[Entries with model source code]
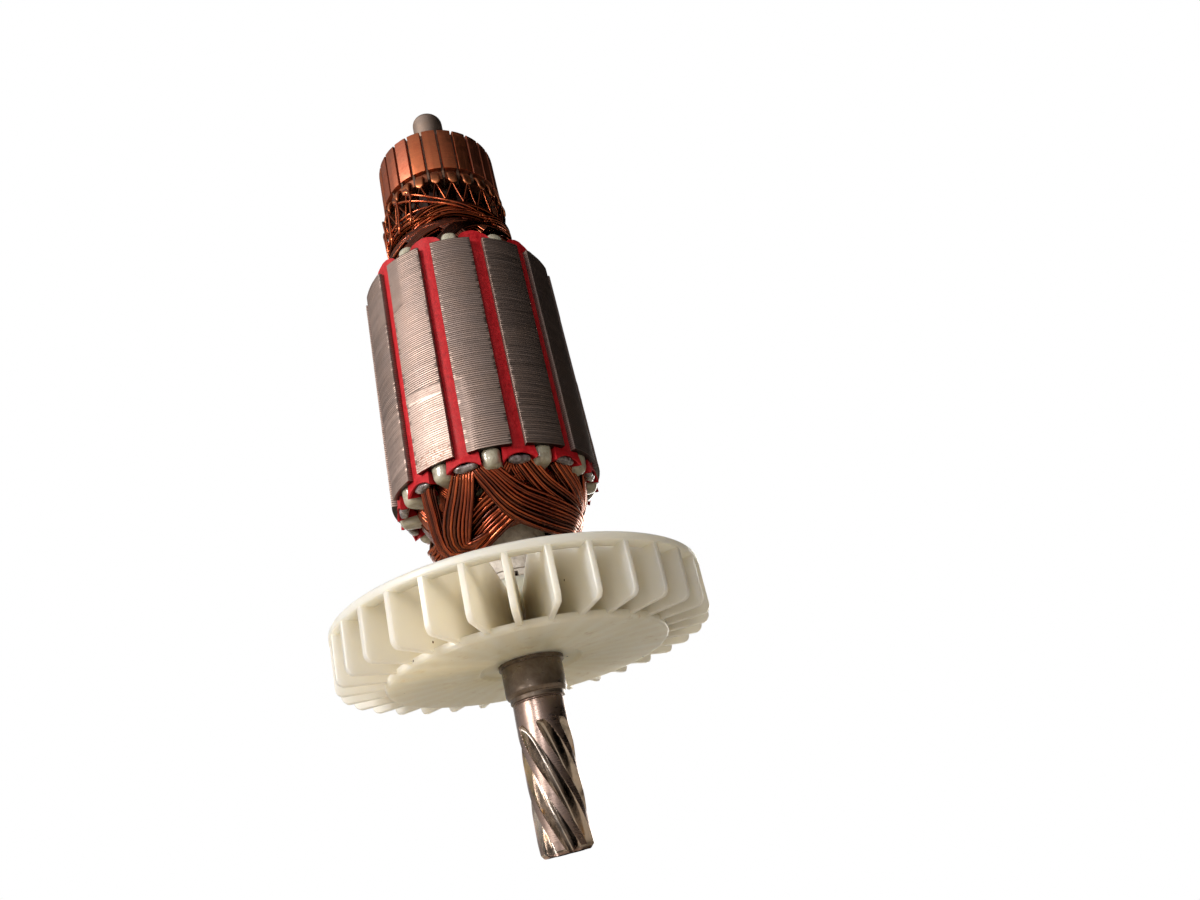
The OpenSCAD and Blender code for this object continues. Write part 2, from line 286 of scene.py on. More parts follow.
def mixColor(tree, fac, *colors):
    a, b = ((*c, 1) if isinstance(c, tuple) else c for c in colors)
    return addNode(tree, "Mix", {"Factor": fac, 6: a, 7: b}, out=2, data_type="RGBA")


def scaled(color, by, more=0):
    # a colour times one number or three, up to full brightness
    factors = by if isinstance(by, tuple) else (by,) * 3
    return tuple(min(1, c * k + more) for c, k in zip(color, factors))


def bumpFrom(tree, height, strength, depth, under=None):
    # depth in millimetres
    values = {"Height": height, "Strength": strength, "Distance": depth * mm}
    if under is not None:
        values["Normal"] = under
    return addNode(tree, "Bump", values)


def grade(tree, fac, low, high, toLow, toHigh, **settings):
    # stretches the numbers from low to high over toLow to toHigh
    return addNode(tree, "MapRange", {"Value": fac, "From Min": low, "From Max": high,
                                      "To Min": toLow, "To Max": toHigh}, **settings)


# plain floor and soft lamps, brightest at the left front
lampSet = {
    "key": {"place": (-0.6, -0.47, 0.3), "size": 0.26, "power": 6.2, "tint": (1, 0.93, 0.85)},
    "front": {"place": (-0.2, -0.68, 0.2), "size": 0.12, "power": 0.7, "tint": (1, 0.96, 0.92)},
    "back": {"place": (0.25, 0.6, 0.1), "size": 0.4, "power": 2.2, "tint": (1, 0.97, 0.9)},
}
lampAim = (0, 0, 0.1)
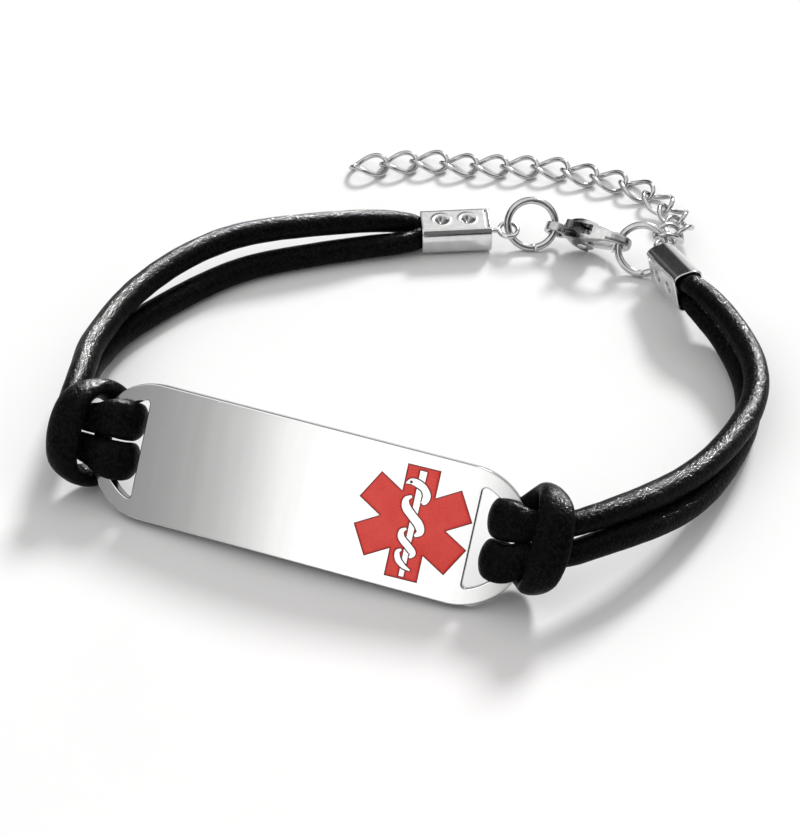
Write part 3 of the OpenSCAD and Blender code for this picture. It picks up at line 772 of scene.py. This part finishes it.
# --- the crimped caps
# The long edges are softly pressed: short across the crimped face, long down the narrow sides.
# The outline grows a little to make up for what such edges take off
EDGE_ACROSS, EDGE_DOWN = 0.78, 1.38
GROW_ACROSS, GROW_DOWN = 0.2, 0.15
EDGE_STEPS, SIDE_STEPS = 14, 26
CORNERS = np.array([(1, 1), (-1, 1), (-1, -1), (1, -1)])
# Round dents: places along the cap, radius and the share of it drawn in darker steel as painted
# shade in the hollow; then the height, radius and width of the lip round them, in the face's flat
# zone
DENTS_AT, DENT_R, DENT_SHADE_SHARE = (CAP_LEN * 0.29, CAP_LEN * 0.67), 0.86, 0.8
DENT_LIP, DENT_LIP_R, DENT_LIP_WIDTH = 0.03, 0.98, 0.16
FACE_ZONE = 0.3
# Behind the folded flap the cap's end lies lower, with a groove before the end's own edge
FLAP_END, LIP_START = CAP_LEN - 0.66, CAP_LEN - 0.34
GROOVE_DROP, END_DROP, GROOVE_SIDE, GROOVE_FADE = 0.36, 0.12, 0.7, 20
END_ROUND = 0.14
EYE_RING_STEPS, EYE_SIDES = 56, 18


def block_ring(width, thick, across, down):
    """Points round a rectangle with elliptical corners, and the direction out at each."""
    half, radii = np.array([width / 2 - across, thick / 2 - down]), np.array([across, down])
    pts, out = [], []
    for number, sign in enumerate(CORNERS):
        for k in range(EDGE_STEPS):
            d = arc_dir(radians(90 * number + 90 * k / EDGE_STEPS))
            pts.append(half * sign + radii * d)
            out.append(d / radii)
        d = np.round(arc_dir(radians(90 * number + 90)))
        here, ahead = half * sign + radii * d, half * CORNERS[(number + 1) % 4] + radii * d
        for k in range(SIDE_STEPS):
            pts.append(here + (ahead - here) * k / SIDE_STEPS)
            out.append(d)
    out = np.array(out)
    return np.array(pts), out / lengths(out)


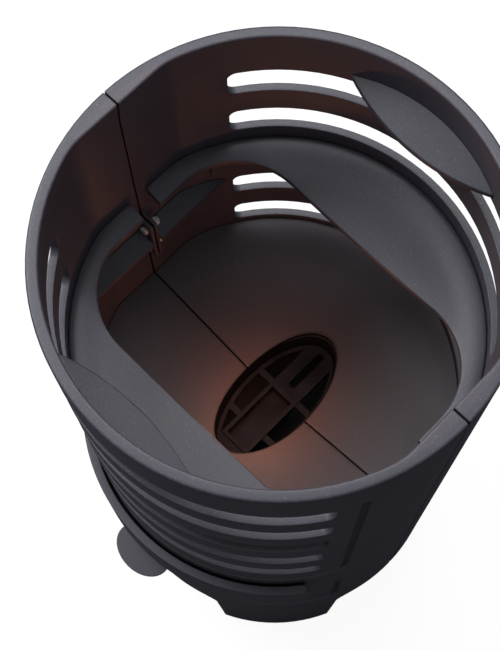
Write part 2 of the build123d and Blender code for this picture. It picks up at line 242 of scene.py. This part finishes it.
# the funnel, browned by the fire around its throat
funnel = {"dark": colour(0.013, 0.010, 0.014), "light": colour(0.046, 0.037, 0.048),
          "broad": (5.5, 1.5, 0.55), "broadShare": 1.1, "grainShare": 0.25, "darker": 0.15,
          "limits": (0.25, 0.75), "hot": colour(0.085, 0.045, 0.043), "reach": 0.19, "middle": 0.06,
          "falloff": 1.3, "amount": 0.75, "glintAmount": 0.3, "soot": colour(0.002, 0.0015, 0.0015),
          "throatHalfLength": 0.0935, "throatHalfWidth": 0.048, "sootLimits": (1.05, 1.01)}


def funnelIron(name):
    finish = Finish(name)
    grain = finish.noise(*iron["grain"])
    fine = finish.noise(*iron["fine"])
    broad = finish.noise(*funnel["broad"])
    shade = broad * funnel["broadShare"] + grain * funnel["grainShare"] - funnel["darker"]
    base = finish.mixed(shade.between(*funnel["limits"]), funnel["dark"], funnel["light"])
    nearness = finish.distance().between(funnel["reach"], funnel["middle"])
    base = finish.mixed(nearness ** funnel["falloff"] * funnel["amount"], base, funnel["hot"])
    # painted glints on the funnel
    base = paintedGlints(finish, base, funnel["glintAmount"])
    # 1 on the edge of the throat
    oval = ((finish.axis(0) / funnel["throatHalfWidth"]) ** 2.0
            + (finish.axis(1) / funnel["throatHalfLength"]) ** 2.0) ** 0.5
    # painted shade along the seam between the two halves of the funnel
    base = jointShaded(finish, finish.mixed(oval.between(*funnel["sootLimits"]), base, funnel["soot"]))
    finish.set(Base_Color=base, Roughness=ironRoughness(fine))
    ironBump(finish, grain, fine)
    return finish.material


# the grate and the ember tray, black with soot
soot = {"dark": colour(0.0045, 0.00435, 0.006), "light": colour(0.0234, 0.0225, 0.0306),
        "patches": (30.0, 4.0, 0.55), "limits": (0.4, 0.7), "roughness": 0.7, "unevenness": 0.2, "shine": 0.3}


def sootIron(name):
    finish = Finish(name)
    patches = finish.noise(*soot["patches"])
    base = finish.mixed(patches.between(*soot["limits"]), soot["dark"], soot["light"])
    roughness = (patches - 0.5) * soot["unevenness"] + soot["roughness"]
    finish.set(Base_Color=base, Roughness=roughness, Specular_IOR_Level=soot["shine"])
    finish.bump(finish.noise(*iron["grain"]), iron["bumpStrength"], iron["bumpDepth"])
    return finish.material


# folded sheet, black, with a faint rust bloom
sheet = {"dark": colour(0.022, 0.021, 0.023), "bloom": colour(0.075, 0.040, 0.026), "amount": 0.3,
         "patches": (22.0, 5.0, 0.6), "limits": (0.5, 0.75), "roughness": 0.55, "unevenness": 0.3,
         "metallic": 0.3, "fine": (500.0, 2.0, 0.55), "bumpStrength": 0.15, "bumpDepth": 0.0002}


def blackSheet(name):
    finish = Finish(name)
    patches = finish.noise(*sheet["patches"])
    base = finish.mixed(patches.between(*sheet["limits"]) * sheet["amount"], sheet["dark"], sheet["bloom"])
    roughness = (patches - 0.5) * sheet["unevenness"] + sheet["roughness"]
    finish.set(Base_Color=base, Roughness=roughness, Metallic=sheet["metallic"])
    finish.bump(finish.noise(*sheet["fine"]), sheet["bumpStrength"], sheet["bumpDepth"])
    return finish.material


# zinc-plated fasteners
zinc = {"bright": colour(0.86, 0.85, 0.82), "dull": colour(0.5, 0.48, 0.44),
        "patches": (180.0, 4.0, 0.6), "limits": (0.35, 0.7), "roughness": 0.35, "unevenness": 0.3,
        "metallic": 0.3, "bumpStrength": 0.2, "bumpDepth": 0.0001}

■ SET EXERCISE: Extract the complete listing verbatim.

■ ANSWER IN FULL:
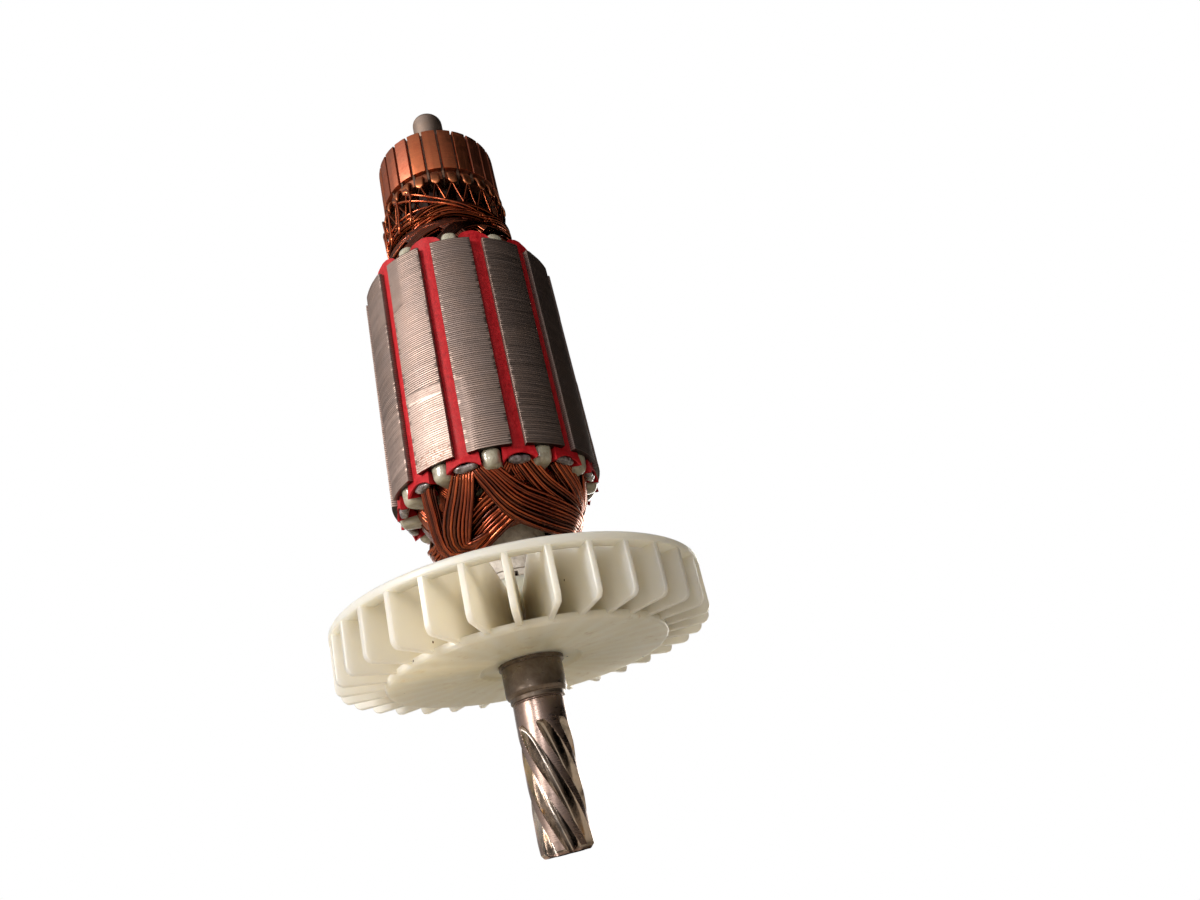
The OpenSCAD and Blender code for this object continues. Write part 2, from line 286 of scene.py on. More parts follow.
def mixColor(tree, fac, *colors):
    a, b = ((*c, 1) if isinstance(c, tuple) else c for c in colors)
    return addNode(tree, "Mix", {"Factor": fac, 6: a, 7: b}, out=2, data_type="RGBA")


def scaled(color, by, more=0):
    # a colour times one number or three, up to full brightness
    factors = by if isinstance(by, tuple) else (by,) * 3
    return tuple(min(1, c * k + more) for c, k in zip(color, factors))


def bumpFrom(tree, height, strength, depth, under=None):
    # depth in millimetres
    values = {"Height": height, "Strength": strength, "Distance": depth * mm}
    if under is not None:
        values["Normal"] = under
    return addNode(tree, "Bump", values)


def grade(tree, fac, low, high, toLow, toHigh, **settings):
    # stretches the numbers from low to high over toLow to toHigh
    return addNode(tree, "MapRange", {"Value": fac, "From Min": low, "From Max": high,
                                      "To Min": toLow, "To Max": toHigh}, **settings)


# plain floor and soft lamps, brightest at the left front
lampSet = {
    "key": {"place": (-0.6, -0.47, 0.3), "size": 0.26, "power": 6.2, "tint": (1, 0.93, 0.85)},
    "front": {"place": (-0.2, -0.68, 0.2), "size": 0.12, "power": 0.7, "tint": (1, 0.96, 0.92)},
    "back": {"place": (0.25, 0.6, 0.1), "size": 0.4, "power": 2.2, "tint": (1, 0.97, 0.9)},
}
lampAim = (0, 0, 0.1)
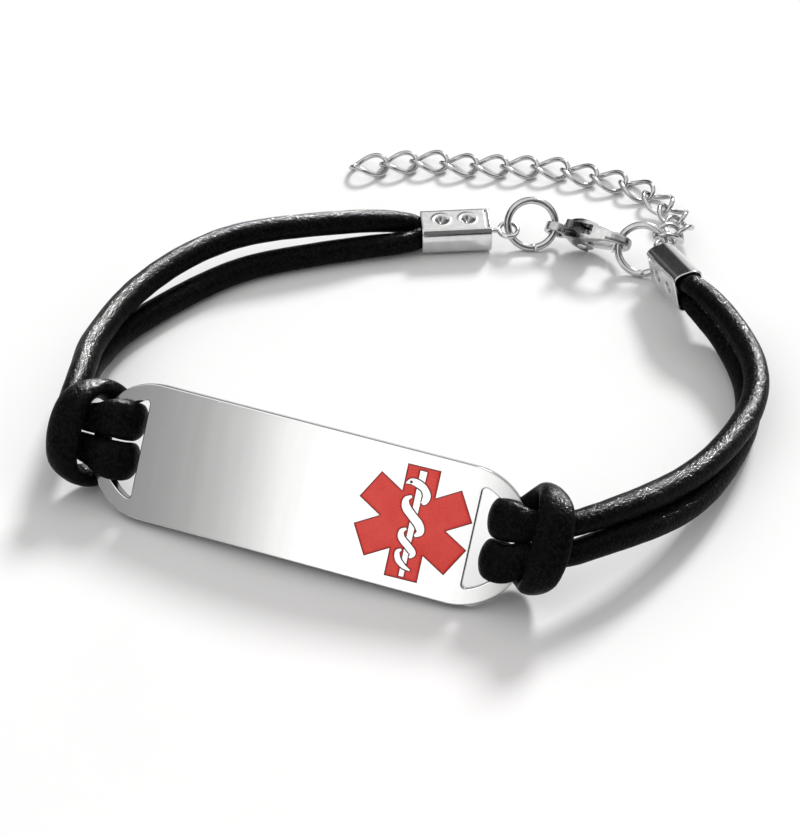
Write part 3 of the OpenSCAD and Blender code for this picture. It picks up at line 772 of scene.py. This part finishes it.
# --- the crimped caps
# The long edges are softly pressed: short across the crimped face, long down the narrow sides.
# The outline grows a little to make up for what such edges take off
EDGE_ACROSS, EDGE_DOWN = 0.78, 1.38
GROW_ACROSS, GROW_DOWN = 0.2, 0.15
EDGE_STEPS, SIDE_STEPS = 14, 26
CORNERS = np.array([(1, 1), (-1, 1), (-1, -1), (1, -1)])
# Round dents: places along the cap, radius and the share of it drawn in darker steel as painted
# shade in the hollow; then the height, radius and width of the lip round them, in the face's flat
# zone
DENTS_AT, DENT_R, DENT_SHADE_SHARE = (CAP_LEN * 0.29, CAP_LEN * 0.67), 0.86, 0.8
DENT_LIP, DENT_LIP_R, DENT_LIP_WIDTH = 0.03, 0.98, 0.16
FACE_ZONE = 0.3
# Behind the folded flap the cap's end lies lower, with a groove before the end's own edge
FLAP_END, LIP_START = CAP_LEN - 0.66, CAP_LEN - 0.34
GROOVE_DROP, END_DROP, GROOVE_SIDE, GROOVE_FADE = 0.36, 0.12, 0.7, 20
END_ROUND = 0.14
EYE_RING_STEPS, EYE_SIDES = 56, 18


def block_ring(width, thick, across, down):
    """Points round a rectangle with elliptical corners, and the direction out at each."""
    half, radii = np.array([width / 2 - across, thick / 2 - down]), np.array([across, down])
    pts, out = [], []
    for number, sign in enumerate(CORNERS):
        for k in range(EDGE_STEPS):
            d = arc_dir(radians(90 * number + 90 * k / EDGE_STEPS))
            pts.append(half * sign + radii * d)
            out.append(d / radii)
        d = np.round(arc_dir(radians(90 * number + 90)))
        here, ahead = half * sign + radii * d, half * CORNERS[(number + 1) % 4] + radii * d
        for k in range(SIDE_STEPS):
            pts.append(here + (ahead - here) * k / SIDE_STEPS)
            out.append(d)
    out = np.array(out)
    return np.array(pts), out / lengths(out)


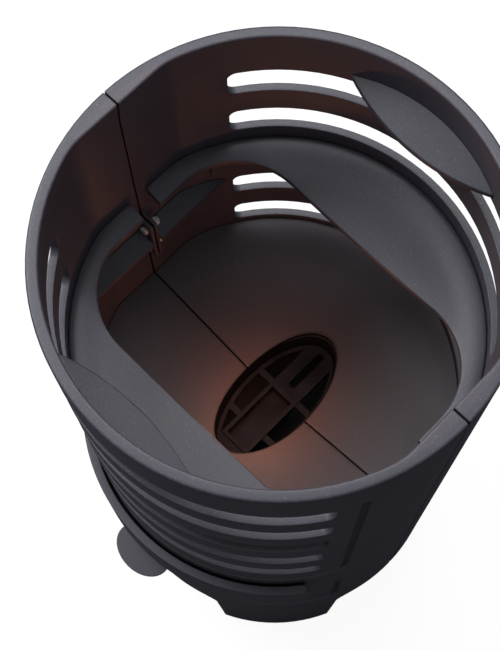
Write part 2 of the build123d and Blender code for this picture. It picks up at line 242 of scene.py. This part finishes it.
# the funnel, browned by the fire around its throat
funnel = {"dark": colour(0.013, 0.010, 0.014), "light": colour(0.046, 0.037, 0.048),
          "broad": (5.5, 1.5, 0.55), "broadShare": 1.1, "grainShare": 0.25, "darker": 0.15,
          "limits": (0.25, 0.75), "hot": colour(0.085, 0.045, 0.043), "reach": 0.19, "middle": 0.06,
          "falloff": 1.3, "amount": 0.75, "glintAmount": 0.3, "soot": colour(0.002, 0.0015, 0.0015),
          "throatHalfLength": 0.0935, "throatHalfWidth": 0.048, "sootLimits": (1.05, 1.01)}


def funnelIron(name):
    finish = Finish(name)
    grain = finish.noise(*iron["grain"])
    fine = finish.noise(*iron["fine"])
    broad = finish.noise(*funnel["broad"])
    shade = broad * funnel["broadShare"] + grain * funnel["grainShare"] - funnel["darker"]
    base = finish.mixed(shade.between(*funnel["limits"]), funnel["dark"], funnel["light"])
    nearness = finish.distance().between(funnel["reach"], funnel["middle"])
    base = finish.mixed(nearness ** funnel["falloff"] * funnel["amount"], base, funnel["hot"])
    # painted glints on the funnel
    base = paintedGlints(finish, base, funnel["glintAmount"])
    # 1 on the edge of the throat
    oval = ((finish.axis(0) / funnel["throatHalfWidth"]) ** 2.0
            + (finish.axis(1) / funnel["throatHalfLength"]) ** 2.0) ** 0.5
    # painted shade along the seam between the two halves of the funnel
    base = jointShaded(finish, finish.mixed(oval.between(*funnel["sootLimits"]), base, funnel["soot"]))
    finish.set(Base_Color=base, Roughness=ironRoughness(fine))
    ironBump(finish, grain, fine)
    return finish.material


# the grate and the ember tray, black with soot
soot = {"dark": colour(0.0045, 0.00435, 0.006), "light": colour(0.0234, 0.0225, 0.0306),
        "patches": (30.0, 4.0, 0.55), "limits": (0.4, 0.7), "roughness": 0.7, "unevenness": 0.2, "shine": 0.3}


def sootIron(name):
    finish = Finish(name)
    patches = finish.noise(*soot["patches"])
    base = finish.mixed(patches.between(*soot["limits"]), soot["dark"], soot["light"])
    roughness = (patches - 0.5) * soot["unevenness"] + soot["roughness"]
    finish.set(Base_Color=base, Roughness=roughness, Specular_IOR_Level=soot["shine"])
    finish.bump(finish.noise(*iron["grain"]), iron["bumpStrength"], iron["bumpDepth"])
    return finish.material


# folded sheet, black, with a faint rust bloom
sheet = {"dark": colour(0.022, 0.021, 0.023), "bloom": colour(0.075, 0.040, 0.026), "amount": 0.3,
         "patches": (22.0, 5.0, 0.6), "limits": (0.5, 0.75), "roughness": 0.55, "unevenness": 0.3,
         "metallic": 0.3, "fine": (500.0, 2.0, 0.55), "bumpStrength": 0.15, "bumpDepth": 0.0002}


def blackSheet(name):
    finish = Finish(name)
    patches = finish.noise(*sheet["patches"])
    base = finish.mixed(patches.between(*sheet["limits"]) * sheet["amount"], sheet["dark"], sheet["bloom"])
    roughness = (patches - 0.5) * sheet["unevenness"] + sheet["roughness"]
    finish.set(Base_Color=base, Roughness=roughness, Metallic=sheet["metallic"])
    finish.bump(finish.noise(*sheet["fine"]), sheet["bumpStrength"], sheet["bumpDepth"])
    return finish.material


# zinc-plated fasteners
zinc = {"bright": colour(0.86, 0.85, 0.82), "dull": colour(0.5, 0.48, 0.44),
        "patches": (180.0, 4.0, 0.6), "limits": (0.35, 0.7), "roughness": 0.35, "unevenness": 0.3,
        "metallic": 0.3, "bumpStrength": 0.2, "bumpDepth": 0.0001}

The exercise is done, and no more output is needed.